Student Spotlight with Erica Ball


EARLY START: Erica Ball was just 3 years old when she begged her parents to let her play the piano. Ball doesn’t remember exactly what sparked her interest, but she says her fluency grew quickly as she progressed from playing on a tiny keyboard to a baby grand by middle school. Ball, now a fourth-year graduate student in composition in the Department of Music, also plays the violin. “I learned to read music probably a few months before I learned to read words,” she says.

WRITING HISTORY: Ball was just 5 when she penned her first composition—a little song called “Mommy Beat the Bookcase” about how her mother triumphed in building a piece of IKEA furniture. She didn’t write her own work again until high school, when she attended a summer session at The Walden School Young Musicians Program. As an undergraduate at Bard College, Ball wrote for several instrumentations, including a mixed chamber piece for two flutes, a bass clarinet, two percussionists, a violin and cello, and for the Da Capo Chamber Players, which is flute, violin, cello, clarinet, and piano. Ball has also written two orchestral pieces and a viola concerto, and is working on an orchestral piece for her dissertation.
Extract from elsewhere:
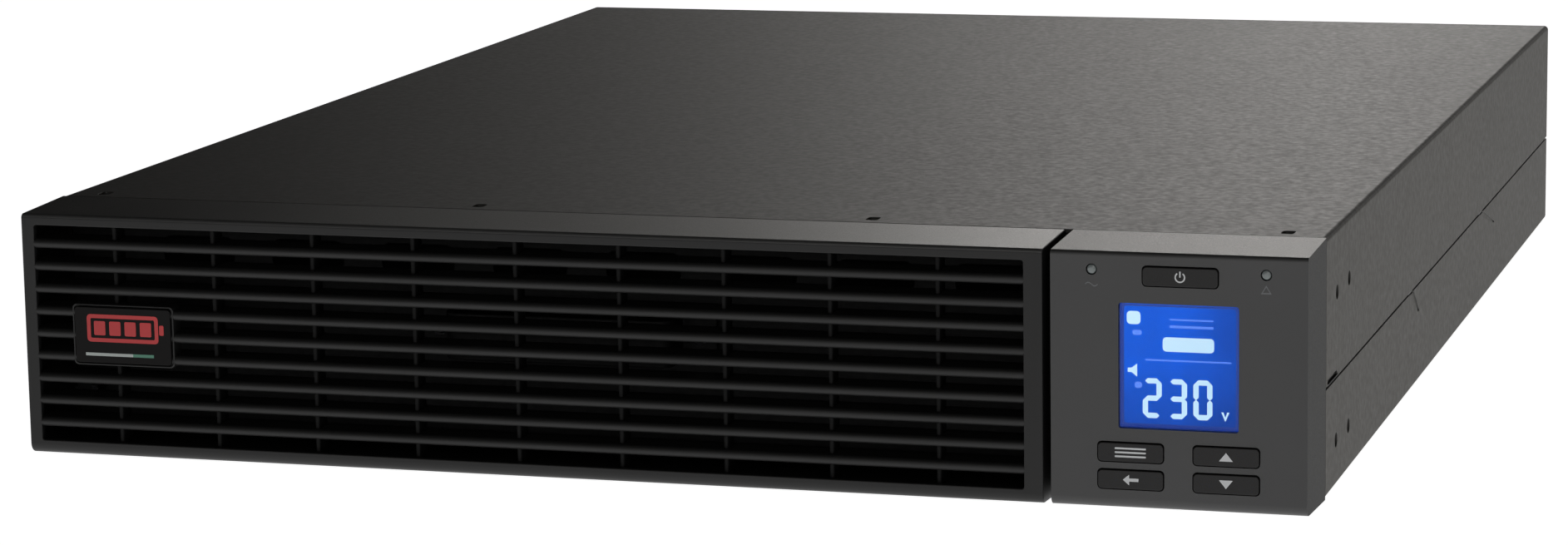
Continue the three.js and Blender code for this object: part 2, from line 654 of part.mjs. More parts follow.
// A transformer: a laminated core around a wound bobbin.
const CORE = { across: 52, along: 40, tall: 44, leg: 9 };
const BOBBIN = { across: 33, along: 54, z: [7, 36] };
function transformerShape() {
  const across = centred(0, CORE.across);
  const frame = cut(
    box(across, centred(0, CORE.along), [0, CORE.tall]),
    box(grown(across, -CORE.leg), centred(0, CORE.along + 2), [CORE.leg, CORE.tall - CORE.leg]),
  );
  const winding = box(centred(0, BOBBIN.across), centred(0, BOBBIN.along), BOBBIN.z);
  const key = box(centred(0, BOBBIN.across + 7), centred(0, 16), centred(CORE.tall / 2, 4));
  return union(frame, winding, key);
}
piece("charger_transformer", transformerShape(), COPPER, [177, -140, ON_BOARD]);

const RELAY = { x: [60, 90], y: [180, 208], tall: 26 };
piece(
  "transfer_relay",
  box(RELAY.x, RELAY.y, [ON_BOARD, ON_BOARD + RELAY.tall]),
  BLACK_PLASTIC,
);

// The flat cable from the display board back to the charger board.
const RIBBON = { top: 26, width: 22, thick: 1, level: 24, drop: -228, foot: 9 };
function ribbonShape() {
  const start = BOARD_RUN[1] + GAP;
  const { top, thick, level, drop, foot } = RIBBON;
  const route = outline([
    [start, top],
    [start + level, top],
    [drop, ON_BOARD + foot],
    [drop, ON_BOARD],
    [drop - thick, ON_BOARD],
    [drop - thick, ON_BOARD + foot - 0.4],
    [start + level - 0.4, top - thick],
    [start, top - thick],
  ]);
  return alongX(route, centred(PANEL_MID, RIBBON.width));
}
piece("display_ribbon", ribbonShape(), GREY_RIBBON);

// ---- Fans ---------------------------------------------------------------------------------------
const FAN = { size: 70, deep: 25, bore: 33, hub: 15, tip: 31.5, blades: 7, holes: 30.75, strut: 3 };
const BLADE = { chord: 18, thick: 1.4, pitch: (35 * Math.PI) / 180, root: 2 };
const FAN_Z = 42.5;
const FANS = [
  ["left", -172],
  ["right", -94],
];
const FAN_RUN = [PANEL_INNER - GAP - FAN.deep, PANEL_INNER - GAP];
const MOTOR_RUN = [FAN_RUN[1] - 6, FAN_RUN[1]];
const GUARD = { wire: 1.6, rings: [12, 21, 30], eye: 3.6 };

// Two bars across a fan that cross at its middle, from corner to corner.
const crossed = (reach, run, width) =>
  times(2, (i) => {
    const bar = box([-reach, reach], run, centred(0, width));
    return bar.rotate([0, 45 + 90 * i, 0]);
  });

function fanHousingShape() {
  const body = cut(
    keyBlock(0, 0, FAN.size, FAN.size, FAN_RUN),
    cylinder("y", FAN.bore, grown(FAN_RUN, 1), [0, 0], 28),
  );
  const struts = crossed(FAN.bore + 1, [MOTOR_RUN[0] + 2, MOTOR_RUN[1]], FAN.strut);
  return union(body, struts, cylinder("y", FAN.hub, MOTOR_RUN, [0, 0], 20));
}

function fanRotorShape() {
  const run = [FAN_RUN[0] + 2, MOTOR_RUN[0] - 0.8];
  const middle = (run[0] + run[1]) / 2;
  const blades = times(FAN.blades, (i) => {
    const length = FAN.tip - FAN.hub + BLADE.root;
    const blade = new THREE.BoxGeometry(length, BLADE.thick, BLADE.chord);
    blade.rotateX(BLADE.pitch).translate(FAN.tip - length / 2, 0, 0);
    blade.rotateY((2 * Math.PI * i) / FAN.blades).translate(0, middle, 0);
    return solid(blade);
  });
  return union(cylinder("y", FAN.hub, run, [0, 0], 20), blades);
}

function fanGuardShape() {
  const { wire } = GUARD;
  const back = REAR + GAP;
  const [near, far] = [back + 1.4, back + 1.4 + wire];
  const rings = GUARD.rings.map((r) => {
    const section = [
      [r, near],
      [r + wire, near],
      [r + wire, far],
      [r, far],
      [r, near],
    ];
    return turned(section, [0, 0], 16);
  });
  const spokes = crossed(FAN.holes * Math.SQRT2, [back + 0.2, back + 0.2 + wire], wire);
  const eyes = SIDE_SIGNS.flatMap((i) =>
    SIDE_SIGNS.map((j) =>
      cylinder("y", GUARD.eye, [back, back + 2], [i * FAN.holes, j * FAN.holes], 8),
    ),
  );
  return union(rings, spokes, eyes);
}

for (const [side, x] of FANS) {
  piece(`fan_housing_${side}`, fanHousingShape(), BLACK_PLASTIC, [x, 0, FAN_Z]);
  piece(`fan_rotor_${side}`, fanRotorShape(), BLACK_PLASTIC, [x, 0, FAN_Z]);
  piece(`fan_guard_${side}`, fanGuardShape(), BARE_STEEL, [x, 0, FAN_Z]);
}

// ---- Rear panel and its connectors --------------------------------------------------------------
const LIP = [REAR + GAP, REAR + 2]; // the flange of a connector, against the outside of the panel
const UPPER_Z = 61;
const LOWER_Z = 24;
const INLET = { x: -28, z: UPPER_Z, width: 36, height: 28 };
const BREAKER = { x: -28, z: LOWER_Z };
const BANK = { x: 49, width: 104, height: 28, pitch: 34, z: [UPPER_Z, LOWER_Z] };
const WIDE_OUTLET = { x: 126, z: UPPER_Z, width: 36, height: 32 };
const EPO = { x: 126, z: 22, width: 20, height: 11 };
const USB = { x: 160, z: 22, width: 13, height: 12 };
const SERIAL = { x: 193, z: 22, width: 31, height: 12.5 };
const SLOT = { x: 180, z: 60, width: 62, height: 34, screws: 52 };
const GROUND = { x: 126, z: 38.5 };

const plate = ({ x, z, width, height }, run) => box(centred(x, width), run, centred(z, height));
const smaller = (part, by) => ({
  ...part,
  width: part.width - 2 * by,
  height: part.height - 2 * by,
});

// The shaped outline of a socket or plug face, with its two upper corners cut off.
function socketOutline(width, height, chamfer) {
  const [w, h] = [width / 2, height / 2];
  return outline([
    [-w, -h],
    [w, -h],
    [w, h - chamfer],
    [w - chamfer, h],
    [-w + chamfer, h],
    [-w, h - chamfer],
  ]);
}

// The groove and the three contact slots of an outlet, as one cutter.
function outletCutters(x, z, { width, height, chamfer, rim }) {
  const run = [LIP[1] - 15, LIP[1] + 1];
  const groove = cut(
    alongY(socketOutline(width, height, chamfer), run),
    alongY(socketOutline(width - 2 * rim, height - 2 * rim, chamfer), [run[0] - 1, run[1] + 1]),
  );
  const slots = [
    [-width / 4, -1.5],
    [0, 2],
    [width / 4, -1.5],
  ].map(([sx, sz]) => box(centred(sx, 2), run, centred(sz, 4.4)));
  return [groove, ...slots].map((shape) => shape.translate([x, 0, z]));
}
const SMALL_SOCKET = { width: 24, height: 16.4, chamfer: 5, rim: 2.6 };
const LARGE_SOCKET = { width: 31, height: 23, chamfer: 1, rim: 3 };

const BODY_RUN = [PANEL_INNER - 18, REAR + 1];
function outletBankShape(z) {
  const bank = { ...BANK, z };
  const cutters = times(3, (i) => outletCutters(BANK.x + (i - 1) * BANK.pitch, z, SMALL_SOCKET));
  return cut(union(plate(bank, LIP), plate(smaller(bank, 3), BODY_RUN)), cutters);
}
piece("outlet_bank_upper", outletBankShape(BANK.z[0]), BLACK_PLASTIC);
piece("outlet_bank_lower", outletBankShape(BANK.z[1]), BLACK_PLASTIC);
piece(
  "wide_outlet",
  cut(
    union(plate(WIDE_OUTLET, LIP), plate(smaller(WIDE_OUTLET, 2), BODY_RUN)),
    outletCutters(WIDE_OUTLET.x, WIDE_OUTLET.z, LARGE_SOCKET),
  ),
  BLACK_PLASTIC,
);

// The mains inlet: a deep recess with three flat blades.
const INLET_RECESS = { width: 27, height: 19, deep: 17 };
function inletShape() {
  const body = union(plate(INLET, LIP), plate(smaller(INLET, 2), [PANEL_INNER - 22, REAR + 1]));
  const floor = LIP[1] - INLET_RECESS.deep;
  const recess = plate({ ...INLET, ...INLET_RECESS }, [floor, LIP[1] + 1]);
  const blades = [
    [-8, -2],
    [0, 3],
    [8, -2],
  ].map(([dx, dz]) =>
    box(centred(INLET.x + dx, 2), [floor - 1, LIP[1] - 2], centred(INLET.z + dz, 6)),
  );
  return union(cut(body, recess), blades);
}
piece("ac_inlet", inletShape(), BLACK_PLASTIC);

// The push-to-reset breaker: a threaded barrel with a nut, and a button that pops out.
const BUTTON_RADIUS = 3.6;
const BARREL_RADIUS = 6;
const NUT_RADIUS = 9;
const BREAKER_RADIUS = 11;
const BREAKER_LONG = 28;
const BUTTON_SEAT = PANEL_INNER - 8;
function breakerShape() {
  const bore = BUTTON_RADIUS + GAP;
  const back = PANEL_INNER - BREAKER_LONG;
  const nutFace = REAR + 2.6;
  const profile = [
    [0, back],
    [BREAKER_RADIUS, back],
    [BREAKER_RADIUS, PANEL_INNER - 2],
    [BARREL_RADIUS, PANEL_INNER - 2],
    [BARREL_RADIUS, REAR + GAP],
    [NUT_RADIUS, REAR + GAP],
    [NUT_RADIUS, nutFace],
    [bore, nutFace],
    [bore, BUTTON_SEAT],
    [0, BUTTON_SEAT],
  ];
  return turned(profile, [BREAKER.x, BREAKER.z], 20);
}
piece("circuit_breaker", breakerShape(), BLACK_PLASTIC);
const BUTTON_RUN = [BUTTON_SEAT + GAP, REAR + 4.2];
piece(
  "breaker_button",
  cylinder("y", BUTTON_RADIUS, BUTTON_RUN, [BREAKER.x, BREAKER.z], 16),
  BLACK_PLASTIC,
);

piece("epo_terminal", plate(EPO, [PANEL_INNER - 10, REAR + 3]), BLACK_PLASTIC);

function usbShape() {
  const shell = plate(USB, [PANEL_INNER - 14, REAR + 1]);
  const hollow = plate(smaller(USB, 1.6), [REAR - 9, REAR + 2]);
  const tongue = plate({ ...USB, width: 6, height: 3.2 }, [REAR - 10, REAR]);
  return union(cut(shell, hollow), tongue);
}
piece("usb_port", usbShape(), BARE_STEEL);

// A nine-way data connector: a flange, a shell that stands out of it, and two jack nuts.
const SERIAL_SHELL = { ...SERIAL, width: 17.4, height: 8.6 };
const SERIAL_BODY = smaller(SERIAL_SHELL, -1);
const JACK_NUT = { radius: 2.7, spacing: 25 };
function serialShape() {
  const nuts = centred(SERIAL.x, JACK_NUT.spacing).map((x) =>
    cylinder("y", JACK_NUT.radius, [REAR + 1, REAR_END], [x, SERIAL.z], 6),
  );
  return union(
    plate(SERIAL, [REAR + GAP, REAR + GAP + 1]),
    plate(SERIAL_BODY, [PANEL_INNER - 8, REAR + 1]),
    plate(SERIAL_SHELL, [REAR + 1, REAR_END]),
    nuts,
  );
}
piece("serial_port", serialShape(), BARE_STEEL);

// The blank plate over the accessory slot, with a screw at each end.
const SCREW_HOLE = 1.8;
const SLOT_OPENING = { width: 44, height: 26 };
const SLOT_SCREW_X = centred(SLOT.x, SLOT.screws);
const slotScrewHoles = (run) =>
  SLOT_SCREW_X.map((x) => cylinder("y", SCREW_HOLE, run, [x, SLOT.z], 10));
const SLOT_RUN = [REAR + GAP, REAR + GAP + SHEET];
piece("slot_cover", cut(plate(SLOT, SLOT_RUN), slotScrewHoles(grown(SLOT_RUN, 1))), PAINT);

// A pan-head screw that enters the rear panel, with the underside of its head at seat.
const SHANK = SCREW_HOLE - GAP;
const SHANK_LONG = 7;
function panScrew([x, z], seat, radius) {
  const profile = [
    [0, seat - SHANK_LONG],
    [SHANK, seat - SHANK_LONG],
    [SHANK, seat],
    [radius, seat],
    [radius, seat + 0.8],
    [radius * 0.7, seat + 1.9],
    [0, seat + 2.1],
  ];
  return turned(profile, [x, z], 14);
}
SLOT_SCREW_X.forEach((x, i) => {
  const screw = panScrew([x, SLOT.z], SLOT_RUN[1] + GAP, 2.8);
  piece(`slot_screw_${["inner", "outer"][i]}`, screw, BLACK_SCREW);
});
piece("ground_screw", panScrew([GROUND.x, GROUND.z], REAR + GAP, 3.6), BARE_STEEL);

function rearPanelShape() {
  const run = [PANEL_INNER - 1, REAR + 1];
  const sheet = box([-WALL_INNER + GAP, WALL_INNER - GAP], [PANEL_INNER, REAR], BAY_Z);
  const openings = [
    ...FANS.map(([, x]) => cylinder("y", FAN.bore, run, [x, FAN_Z], 28)),
    ...BANK.z.map((z) => plate(smaller({ ...BANK, z }, 3 - GAP), run)),
    plate(smaller(WIDE_OUTLET, 2 - GAP), run),
    plate(smaller(INLET, 2 - GAP), run),
    cylinder("y", BARREL_RADIUS + GAP, run, [BREAKER.x, BREAKER.z], 20),
    plate(smaller(EPO, -GAP), run),
    plate(smaller(USB, -GAP), run),
    plate(smaller(SERIAL_BODY, -GAP), run),
    plate({ ...SLOT, ...SLOT_OPENING }, run),
    ...slotScrewHoles(run),
    cylinder("y", SCREW_HOLE, run, [GROUND.x, GROUND.z], 10),
  ];
  return cut(sheet, openings);
}
piece("rear_panel", rearPanelShape(), PAINT);

export default unit;
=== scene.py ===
"""The looks of a 2U rack-mount uninterruptible power supply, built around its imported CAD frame.

Lengths below are in millimetres in the CAD frame and become metres as a mesh is made.
"""

import math

import bmesh
import bpy
from mathutils import Matrix, Vector


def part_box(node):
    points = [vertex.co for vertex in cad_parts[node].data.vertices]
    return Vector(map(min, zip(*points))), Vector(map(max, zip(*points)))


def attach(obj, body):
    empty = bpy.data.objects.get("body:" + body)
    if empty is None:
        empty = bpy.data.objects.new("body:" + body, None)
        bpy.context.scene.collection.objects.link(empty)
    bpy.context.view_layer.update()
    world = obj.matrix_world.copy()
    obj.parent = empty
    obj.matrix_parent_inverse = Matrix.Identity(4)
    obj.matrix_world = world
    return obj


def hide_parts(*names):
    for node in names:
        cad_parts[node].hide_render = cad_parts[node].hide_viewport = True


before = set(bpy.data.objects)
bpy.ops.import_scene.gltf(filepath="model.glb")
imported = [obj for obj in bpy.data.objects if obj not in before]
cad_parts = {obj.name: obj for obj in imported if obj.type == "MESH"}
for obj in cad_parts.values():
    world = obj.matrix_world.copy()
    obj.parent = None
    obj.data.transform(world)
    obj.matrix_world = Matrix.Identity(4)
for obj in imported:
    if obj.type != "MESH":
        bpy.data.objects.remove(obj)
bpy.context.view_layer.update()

MM = 0.001
# Room in millimetres between a piece and the opening that it sits in.
CLEARANCE = 0.3


def node_box(node):
    """A CAD node's limits in millimetres, as ((x0, x1), (y0, y1), (z0, z1))."""
    low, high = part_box(node)
    return tuple((a / MM, b / MM) for a, b in zip(low, high))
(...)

EVERYDAY INSPIRATION: Ball has been inspired by nature, and makes sure she stays alert to characteristics of noises in everyday life that may find their way into her music. This includes everything from her tea bag that makes a glissandi effect when raised in and out of a cup, to a squeaky piano lid. “I’m not going to have a piano player make the piano lid squeak when they play, but just the idea of being fascinated by sounds, I think that’s what excites me the most about music, the sounds themselves,” she says.

HAND-CRAFTED: No matter the composition, Ball scores everything by hand. “When you have to write out the same thing over and over again by hand, you really start to question what you’re doing,” Ball says. “I have, in the past, gotten reactions from players where they treat the music differently because it’s handwritten. There’s something more real in that, yes, someone wrote this, someone spent time considering every little line, every little note.”

POST-PENN: Ball is on the market for academic positions, but is also looking at arts administration jobs—any way to share her love of music with people. She still practices piano and violin every day, each for at least an hour. “I’m always pushing myself to learn new repertoires,” she says. “At the beginning of this year, I started a little project for myself. I’ve been, every single day, going through the Bach Preludes and Fugues and it’s a nice exercise and it’s a good reminder of how hard those pieces are.”